• _Work to be completed_: Everything in the listing below from the line containing "Moulded collar: a" through the line containing "before = set(bpy.data.objects)" should be repeated exactly; leave out every other line.

• _Source material_:
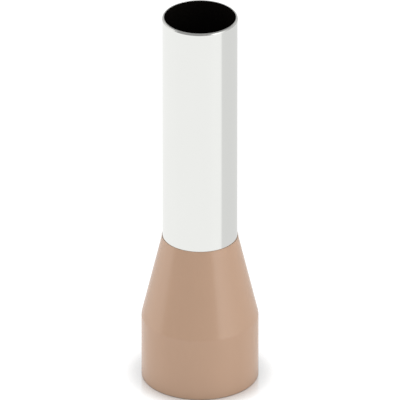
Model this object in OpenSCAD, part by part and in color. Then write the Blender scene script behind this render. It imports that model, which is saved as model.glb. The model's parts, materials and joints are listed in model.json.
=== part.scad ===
// Wire ferrule with an insulating collar, for a stranded conductor of 25 mm2.
//
// Two pieces. The metal sleeve is a drawn, tin-plated copper tube whose inner
// end opens into a bell. The insulating collar is a thin moulding: a straight
// skirt for the wire's insulation, a cone, and a neck that grips the sleeve.
// The bell lies along the inside of the cone, so that the sleeve can't be
// pulled out of the collar and every strand is led into the barrel.
//
// Millimetres, +Z up. The origin is the centre of the collar's mouth, on the
// surface that the ferrule stands on, and the axis of every round form is Z.

/* [Metal sleeve] */
// Inner diameter of the barrel, which the conductor's strands fill
sleeve_bore_d = 7.3; // [5:0.1:9]
// Wall of the drawn tube
sleeve_wall = 0.2; // [0.1:0.01:0.4]
// Length of the bare barrel that stands out of the collar
contact_l = 25; // [8:0.5:40]
// Length of the bell inside the collar, along the axis
bell_l = 3.2; // [1.5:0.1:6]
// How far the bend between barrel and bell reaches, each way from its corner
bend_l = 0.9; // [0.2:0.1:1.2]

/* [Insulating collar] */
// Inner diameter of the skirt, which takes the wire's insulation
skirt_bore_d = 11.2; // [9:0.1:16]
// Wall of the moulding, in the skirt and in the cone
collar_wall = 0.4; // [0.3:0.05:1.2]
// Length of the straight skirt, from the mouth to the shoulder
skirt_l = 6.85; // [3:0.05:10]
// Length of the cone, from the shoulder to the neck's land
cone_l = 8.95; // [5:0.05:16]
// Length of the straight land at the neck's end
neck_land_l = 0.2; // [0.1:0.05:2]
// Thickness of the lip that the neck ends in
neck_lip = 0.05; // [0.02:0.01:0.2]

/* [Edges] */
// Radius of the outer shoulder between the skirt and the cone
shoulder_r = 1.2; // [0.3:0.1:6]
// Radius of the inner corner between the skirt's bore and the cone
inner_corner_r = 0.8; // [0.2:0.1:6]
// Radius of the collar's outer edge at the mouth
foot_edge_r = 0.08; // [0.03:0.01:0.15]
// Size of the lead-in chamfer inside the mouth
mouth_lead = 0.12; // [0.05:0.01:0.15]
// Largest radius of the edges at the sleeve's tip and at its bell's rim
rim_edge_r = 0.09; // [0.02:0.01:0.09]

/* [Fit] */
// Clearance between the sleeve and the collar, all along their seat
seat_gap = 0.01; // [0:0.01:0.1]

/* [Hidden] */
$fn = 144;

// Largest distance between a rounded edge and the chords that stand for it
CHORD_ERROR = 0.002;
// Share of the sleeve's wall that one of its two rim edges may take
RIM_SHARE = 0.45;

// Radii
sleeve_ir = sleeve_bore_d / 2;
sleeve_or = sleeve_ir + sleeve_wall;
neck_ir = sleeve_or + seat_gap;
neck_or = neck_ir + neck_lip;
skirt_ir = skirt_bore_d / 2;
skirt_or = skirt_ir + collar_wall;
rim_r = min(rim_edge_r, RIM_SHARE * sleeve_wall);

// Heights
land_z = skirt_l + cone_l;
collar_l = land_z + neck_land_l;
tip_z = collar_l + contact_l;

// The cone: the angle of its side from the axis, and where its inside, which
// runs parallel to its outside, meets the neck's bore and the skirt's bore
cone_angle = atan((skirt_or - neck_or) / cone_l);
seat_z = land_z - (collar_wall / cos(cone_angle) - neck_lip) / tan(cone_angle);
inner_corner_z = skirt_l - collar_wall * tan(cone_angle / 2);
// Radius of the collar's edge there, which the sleeve bends round
seat_edge_r = bend_l / tan(cone_angle / 2);

// The bell: the way that its wall runs down the cone, the way from the cone
// into the bore, and where its rim lies on the cone
down_cone = [sin(cone_angle), -cos(cone_angle)];
into_bore = [-cos(cone_angle), -sin(cone_angle)];
bell_rim = [neck_ir, seat_z] + down_cone * bell_l / cos(cone_angle);

// Where the neck's bore meets the cone, moved off the collar by a distance
function seat_corner(off) = [neck_ir - off, seat_z - off * tan(cone_angle / 2)];

// Unit vector from point a towards point b
function toward(a, b) = (b - a) / norm(b - a);

// Vector v turned anticlockwise by an angle
function turned(v, angle) = [
    v.x * cos(angle) - v.y * sin(angle),
    v.x * sin(angle) + v.y * cos(angle)
];

// Points of the arc of radius r that rounds the corner b between a and c
function corner_arc(a, b, c, r) =
    let (
        to_a = toward(b, a),
        to_c = toward(b, c),
        half = acos(to_a * to_c) / 2,
        centre = b + toward([0, 0], to_a + to_c) * r / sin(half),
        start = b + to_a * r / tan(half) - centre,
        turn = (180 - 2 * half) * sign(cross(b - a, c - b)),
        steps = ceil(abs(turn) / (2 * acos(1 - CHORD_ERROR / r)))
    )
    [for (i = [0 : steps]) centre + turned(start, turn * i / steps)];

// Closed outline with its corners rounded. Each entry is a corner's point and
// the radius of its edge, where 0 leaves the corner sharp.
function rounded(corners) =
    let (count = len(corners))
    [
        for (i = [0 : count - 1])
            let (
                before = corners[(i + count - 1) % count],
                here = corners[i],
                after = corners[(i + 1) % count]
            )
            each here[1] > 0 ? corner_arc(before[0], here[0], after[0], here[1]) : [here[0]]
    ];

// Tin-plated copper tube: a straight barrel with a round tip rim, and a bell
// at its inner end that lies along the inside of the collar's cone. The bend
// between them follows the rounded edge of the collar's neck.
module metal_sleeve() {
    outside = seat_gap;
    inside = seat_gap + sleeve_wall;
    color([0.92, 0.92, 0.91])
    rotate_extrude() polygon(rounded([
        [[sleeve_or, tip_z], rim_r],
        [[sleeve_ir, tip_z], rim_r],
        [seat_corner(inside), seat_edge_r + inside],
        [bell_rim + into_bore * inside, rim_r],
        [bell_rim + into_bore * outside, rim_r],
        [seat_corner(outside), seat_edge_r + outside]
    ]));
}

// Moulded collar: a skirt with a lead-in at its mouth, a cone of the same wall,
// and a neck that thins to a lip round the sleeve
module insulating_collar() {
    color([0.77, 0.65, 0.57])
    rotate_extrude() polygon(rounded([
        [[skirt_ir + mouth_lead, 0], 0],
        [[skirt_or, 0], foot_edge_r],
        [[skirt_or, skirt_l], shoulder_r],
        [[neck_or, land_z], 0],
        [[neck_or, collar_l], 0],
        [[neck_ir, collar_l], 0],
        [[neck_ir, seat_z], seat_edge_r],
        [[skirt_ir, inner_corner_z], inner_corner_r],
        [[skirt_ir, mouth_lead], 0]
    ]));
}

metal_sleeve();
insulating_collar();
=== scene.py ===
"""Wire ferrule for a 25 mm2 conductor: its finished meshes, materials, studio and camera.

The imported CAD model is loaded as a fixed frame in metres, with Z along the axis and
the collar's mouth on the floor at Z = 0. Each of its two pieces is modelled again here
on the same section, finer and with its finish, and stands for the CAD node.
"""

import json
import logging
import math
from dataclasses import dataclass, field
from enum import Enum
from typing import Any

import bmesh
import bpy
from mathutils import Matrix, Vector


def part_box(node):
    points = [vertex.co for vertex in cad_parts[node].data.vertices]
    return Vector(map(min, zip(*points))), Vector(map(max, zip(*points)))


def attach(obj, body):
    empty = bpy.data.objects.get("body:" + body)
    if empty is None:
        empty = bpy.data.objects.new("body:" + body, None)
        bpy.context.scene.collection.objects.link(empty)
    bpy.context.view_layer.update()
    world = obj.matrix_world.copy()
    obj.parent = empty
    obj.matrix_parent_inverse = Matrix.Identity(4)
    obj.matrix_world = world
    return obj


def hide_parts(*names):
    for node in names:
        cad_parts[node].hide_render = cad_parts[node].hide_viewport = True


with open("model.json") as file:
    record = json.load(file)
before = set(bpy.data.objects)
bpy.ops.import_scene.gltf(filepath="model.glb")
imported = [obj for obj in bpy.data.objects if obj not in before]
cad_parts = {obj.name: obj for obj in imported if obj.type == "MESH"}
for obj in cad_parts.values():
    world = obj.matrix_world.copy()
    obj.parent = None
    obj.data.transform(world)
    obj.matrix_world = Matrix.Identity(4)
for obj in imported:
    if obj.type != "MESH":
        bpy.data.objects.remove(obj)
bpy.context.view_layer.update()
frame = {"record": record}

log = logging.getLogger("wire_ferrule")

MM = 0.001
# Straight sides round a turned piece
SEGMENTS = 256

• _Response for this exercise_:
// Moulded collar: a skirt with a lead-in at its mouth, a cone of the same wall,
// and a neck that thins to a lip round the sleeve
module insulating_collar() {
    color([0.77, 0.65, 0.57])
    rotate_extrude() polygon(rounded([
        [[skirt_ir + mouth_lead, 0], 0],
        [[skirt_or, 0], foot_edge_r],
        [[skirt_or, skirt_l], shoulder_r],
        [[neck_or, land_z], 0],
        [[neck_or, collar_l], 0],
        [[neck_ir, collar_l], 0],
        [[neck_ir, seat_z], seat_edge_r],
        [[skirt_ir, inner_corner_z], inner_corner_r],
        [[skirt_ir, mouth_lead], 0]
    ]));
}

metal_sleeve();
insulating_collar();
=== scene.py ===
"""Wire ferrule for a 25 mm2 conductor: its finished meshes, materials, studio and camera.

The imported CAD model is loaded as a fixed frame in metres, with Z along the axis and
the collar's mouth on the floor at Z = 0. Each of its two pieces is modelled again here
on the same section, finer and with its finish, and stands for the CAD node.
"""

import json
import logging
import math
from dataclasses import dataclass, field
from enum import Enum
from typing import Any

import bmesh
import bpy
from mathutils import Matrix, Vector


def part_box(node):
    points = [vertex.co for vertex in cad_parts[node].data.vertices]
    return Vector(map(min, zip(*points))), Vector(map(max, zip(*points)))


def attach(obj, body):
    empty = bpy.data.objects.get("body:" + body)
    if empty is None:
        empty = bpy.data.objects.new("body:" + body, None)
        bpy.context.scene.collection.objects.link(empty)
    bpy.context.view_layer.update()
    world = obj.matrix_world.copy()
    obj.parent = empty
    obj.matrix_parent_inverse = Matrix.Identity(4)
    obj.matrix_world = world
    return obj


def hide_parts(*names):
    for node in names:
        cad_parts[node].hide_render = cad_parts[node].hide_viewport = True


with open("model.json") as file:
    record = json.load(file)
before = set(bpy.data.objects)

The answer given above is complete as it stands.